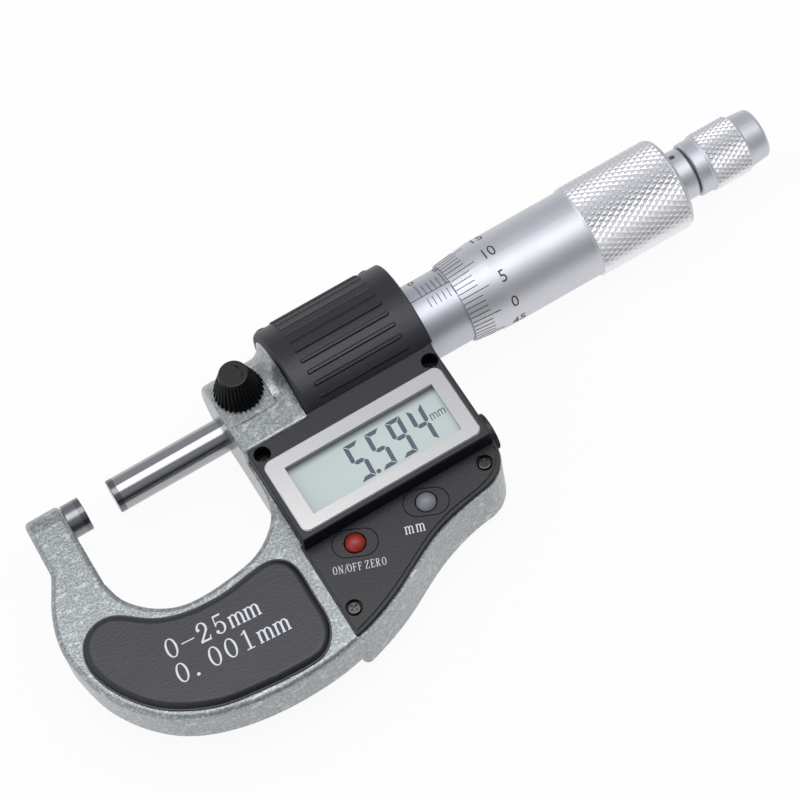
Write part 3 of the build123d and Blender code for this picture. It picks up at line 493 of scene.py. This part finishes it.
# %% Sleeve graduations
SLEEVE_RADIUS = 7.33
SLEEVE_ANGLE = 85.2  # where the long line lies, in degrees from +Y to +Z
SLEEVE_LINE = 0.13
ZERO_MARK = 70.35
FIFTH_MARK_END, MARK_END, NUMBER_MIDDLE = 27.7, 20.0, 39.7  # in degrees above the long line
HALF_MARK = (6.5, 21.1)  # in degrees below it


def arc(degrees):
    return math.radians(degrees) * SLEEVE_RADIUS


sleeve_print = bmesh.new()
half = SLEEVE_LINE / 2
bar(sleeve_print, 67.1, 98.0, -half, half)
for number in range(26):
    x = ZERO_MARK + number
    bar(sleeve_print, x - half, x + half, half, arc(FIFTH_MARK_END if number % 5 == 0 else MARK_END))
    if number < 25:
        bar(sleeve_print, x + 0.5 - half, x + 0.5 + half, -arc(HALF_MARK[1]), -arc(HALF_MARK[0]))
    if number % 5 == 0:
        print_text(sleeve_print, str(number), 2.75, (x, arc(NUMBER_MIDDLE)), stretch=0.9)
roll_marks("sleeve_graduations", sleeve_print, (-arc(22.0), arc(50.0), 0.4), lambda x: SLEEVE_RADIUS,
           SLEEVE_RADIUS, SLEEVE_ANGLE, "frame")

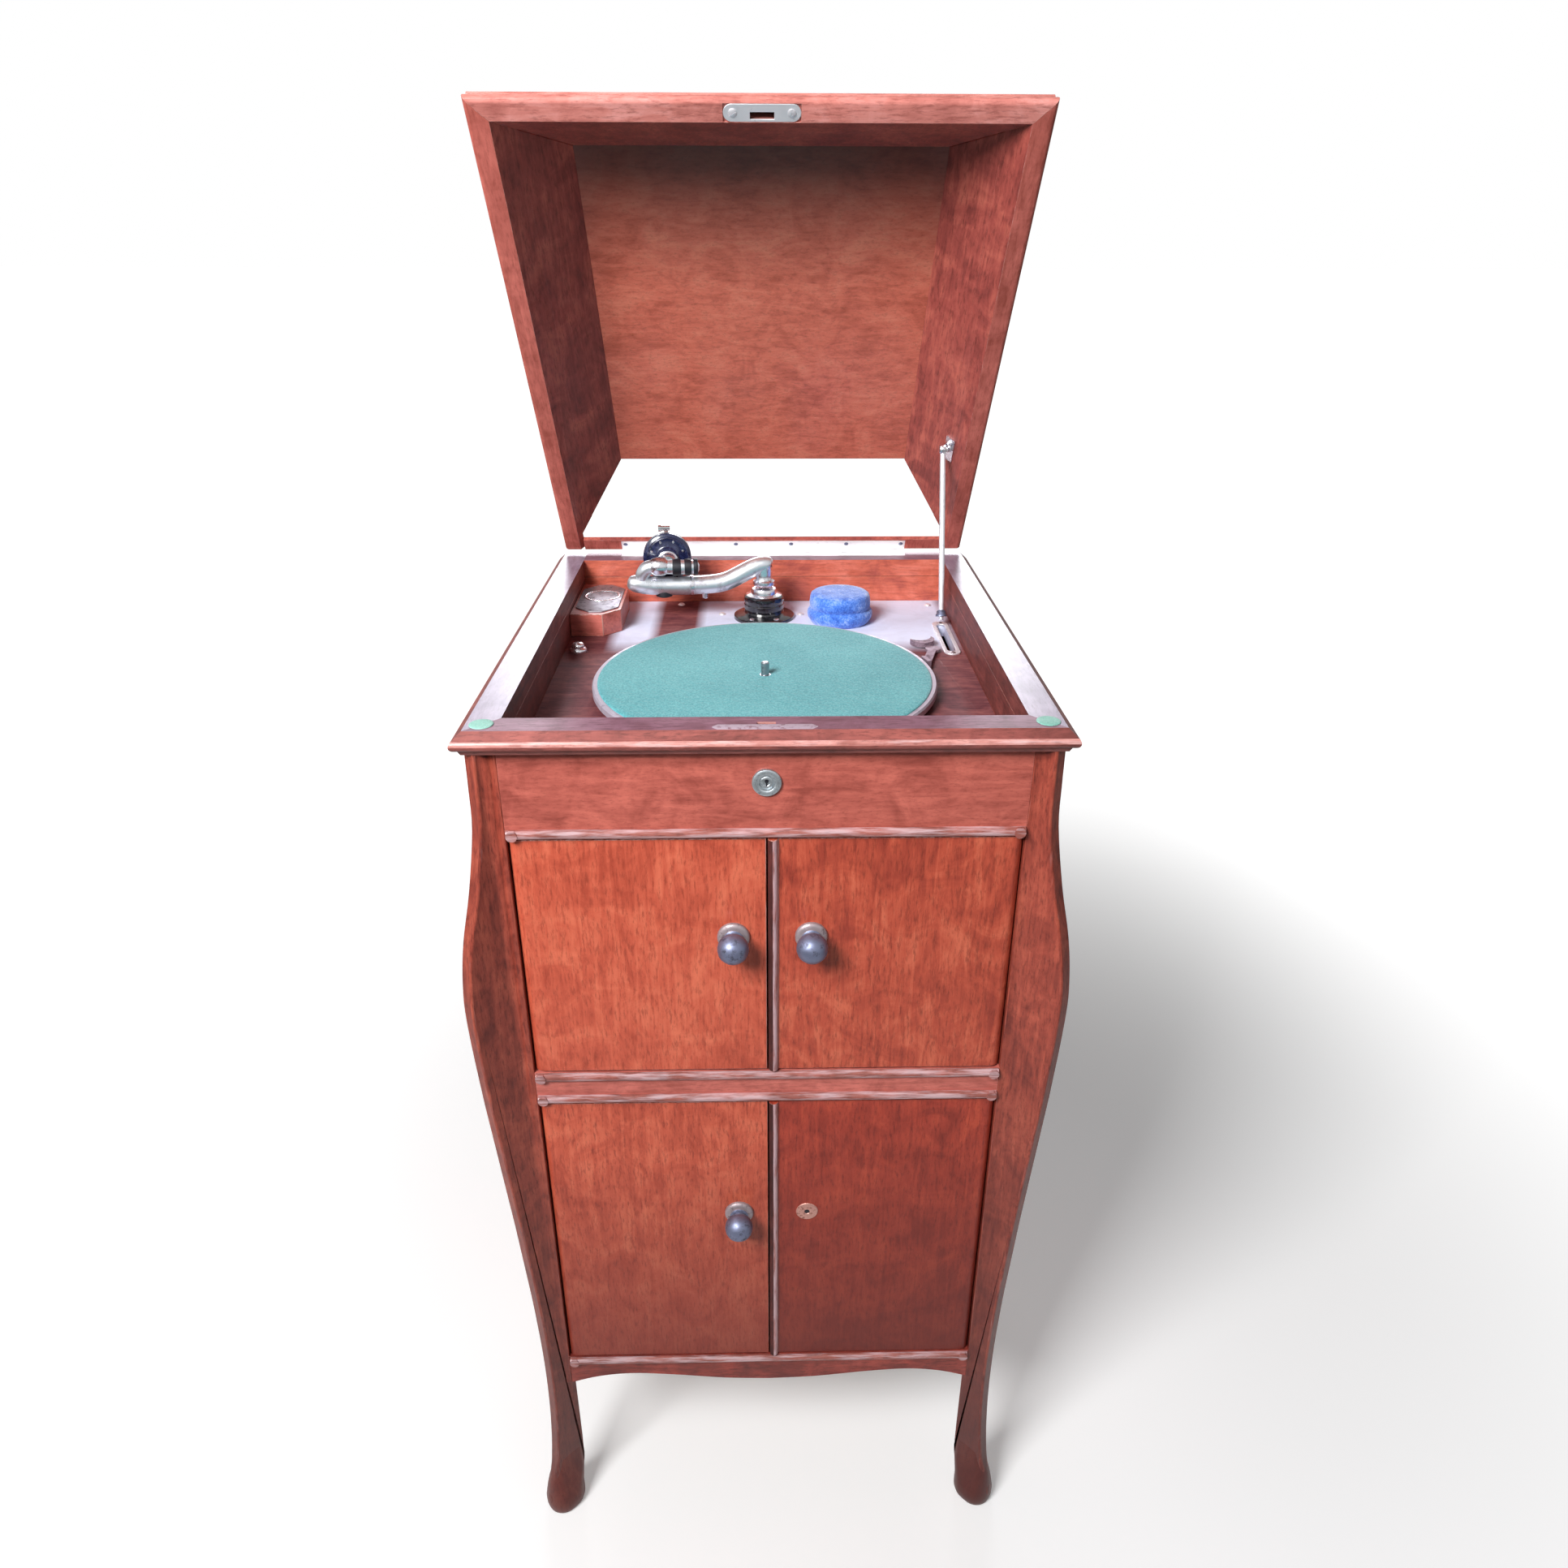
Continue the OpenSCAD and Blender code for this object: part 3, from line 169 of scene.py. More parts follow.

--

### SET PROBLEM
In the listing above, please print only the lines from the first one to the line where "return math.radians(degrees) *" appears, exactly as written, both of those lines included.

### FINISHED EXERCISE
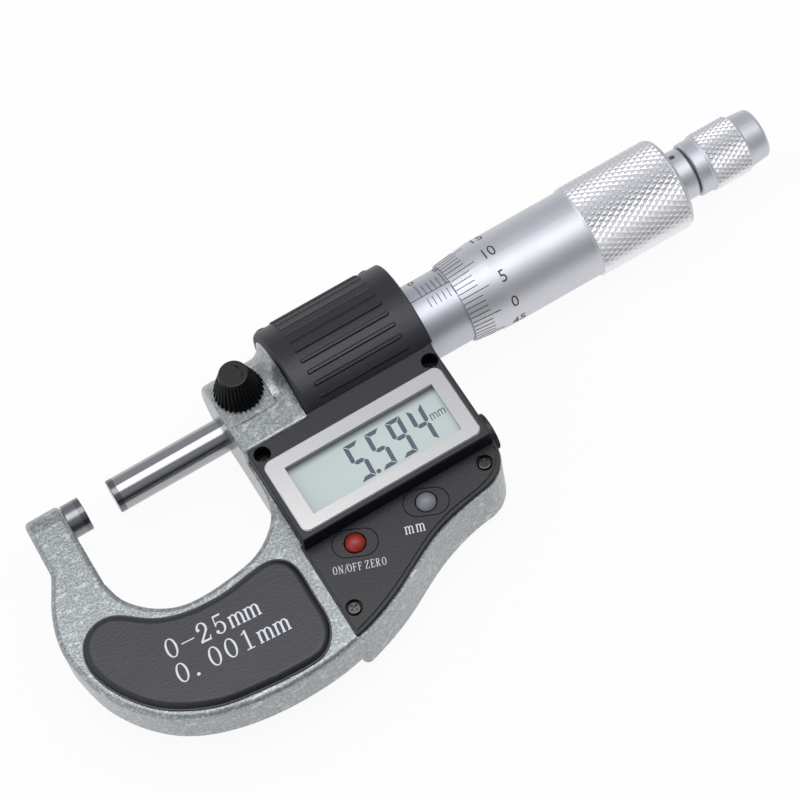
Write part 3 of the build123d and Blender code for this picture. It picks up at line 493 of scene.py. This part finishes it.
# %% Sleeve graduations
SLEEVE_RADIUS = 7.33
SLEEVE_ANGLE = 85.2  # where the long line lies, in degrees from +Y to +Z
SLEEVE_LINE = 0.13
ZERO_MARK = 70.35
FIFTH_MARK_END, MARK_END, NUMBER_MIDDLE = 27.7, 20.0, 39.7  # in degrees above the long line
HALF_MARK = (6.5, 21.1)  # in degrees below it


def arc(degrees):
    return math.radians(degrees) * SLEEVE_RADIUS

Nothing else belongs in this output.